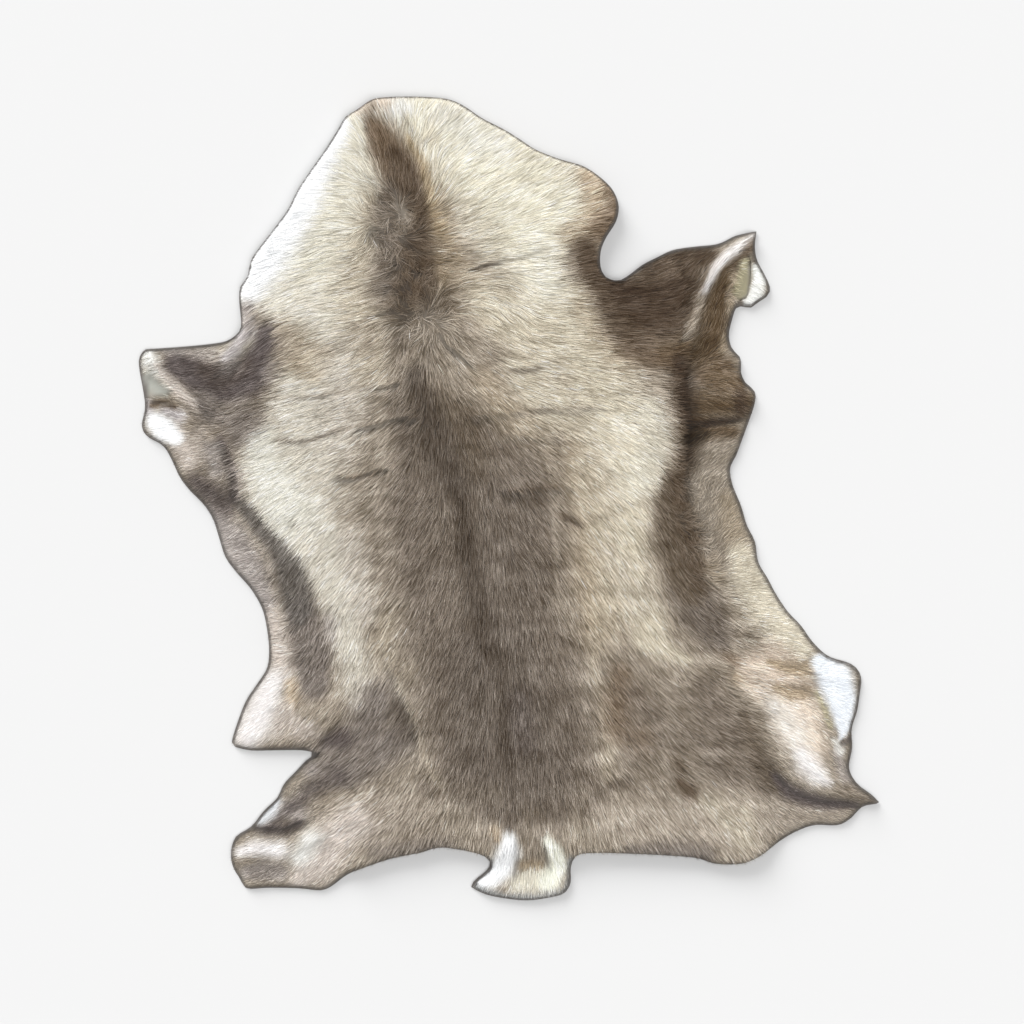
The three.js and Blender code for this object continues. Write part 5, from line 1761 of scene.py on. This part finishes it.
@dataclass(frozen=True)
class SoftSun:
    """Even light from a wide patch of sky: the way it comes from, its spread and its strength."""

    name: str
    source: tuple[float, float, float]
    spread: float
    strength: float

    def build(self) -> None:
        """Hangs the light, facing the hide's middle."""
        data = bpy.data.lights.new(self.name, "SUN")
        data.angle = self.spread
        data.energy = self.strength
        lamp = bpy.data.objects.new(self.name, data)
        lamp.location = self.source
        lamp.rotation_mode = "QUATERNION"
        lamp.rotation_quaternion = (-Vector(self.source)).to_track_quat("-Z", "Y")
        bpy.context.scene.collection.objects.link(lamp)


@dataclass
class Studio:
    """The pale floor, the soft lamps and the camera straight above."""

    floor_size: float = 80.0
    lens: float = 85.0
    picture_width: float = 1024 * SQUARE * MM
    picture_middle: tuple[float, float] = (0.0015, -0.02025)
    sky: float = 0.62
    drop: float = 0.4  # mm from the hide's flesh side down to the floor

    def build(self) -> None:
        """Makes the floor, lamps, sky and camera."""
        half = self.floor_size / 2 / MM
        corners = np.array([[-half, -half, 0], [half, -half, 0], [half, half, 0], [-half, half, 0]], float)
        corners -= [0, 0, self.drop]
        floor = make_mesh("floor", corners, np.array([[0, 1, 2], [0, 2, 3]]), is_smooth=False)
        floor.data.materials.append(FloorFinish().build())
        SoftSun("window", source=(1.0, -1.5, 3.4), spread=0.6, strength=2.15).build()
        SoftSun("low_window", source=(-1.7, 2.75, 1.45), spread=0.6, strength=4.4).build()
        world = bpy.data.worlds.new("studio_sky")
        world.use_nodes = True
        background = world.node_tree.nodes["Background"]
        background.inputs["Color"].default_value = (1, 1, 1, 1)
        background.inputs["Strength"].default_value = self.sky
        bpy.context.scene.world = world
        bpy.context.scene.view_settings.view_transform = "Standard"
        self._camera()

    def _camera(self) -> None:
        """Straight above, so far off that the picture's width is seen: width x lens / sensor."""
        data = bpy.data.cameras.new("camera")
        data.lens = self.lens
        data.sensor_width = 36.0
        data.clip_end = 50.0
        camera = bpy.data.objects.new("camera", data)
        camera.location = (*self.picture_middle, self.picture_width * self.lens / data.sensor_width)
        bpy.context.scene.collection.objects.link(camera)
        bpy.context.scene.camera = camera


def main() -> None:
    """Builds the skin, the under-fur, the hair and the studio round the hide's solid."""
    logging.basicConfig(level=logging.INFO, format="%(message)s")
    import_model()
    form = HideForm(Sheet())
    coat = Coat(form)
    hair = StandingHair(form, coat)
    skin = TannedSkin(form, coat).build()
    under_fur = UnderFur(form, coat, hair).build()
    under_fur.data.materials.append(FurFinish("under_fur", bump=0.5, sheen=0.1).build())
    fur_finish = FurFinish("standing_hair").build()
    pieces = [under_fur]
    for region in Region:
        piece = hair.build(region)
        piece.data.materials.append(fur_finish)
        pieces.append(piece)
    for piece in [skin, *pieces]:
        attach(piece, "root")
        log.info("%s: %d faces", piece.name, len(piece.data.polygons))
    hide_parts("hide")
    Studio().build()


if __name__ == "__main__":
    main()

+ + + + +

• _EXERCISE BRIEF_: Write out every line of the preceding listing that contains "from".

• _ANSWER_:
The three.js and Blender code for this object continues. Write part 5, from line 1761 of scene.py on. This part finishes it.
    """Even light from a wide patch of sky: the way it comes from, its spread and its strength."""
    drop: float = 0.4  # mm from the hide's flesh side down to the floor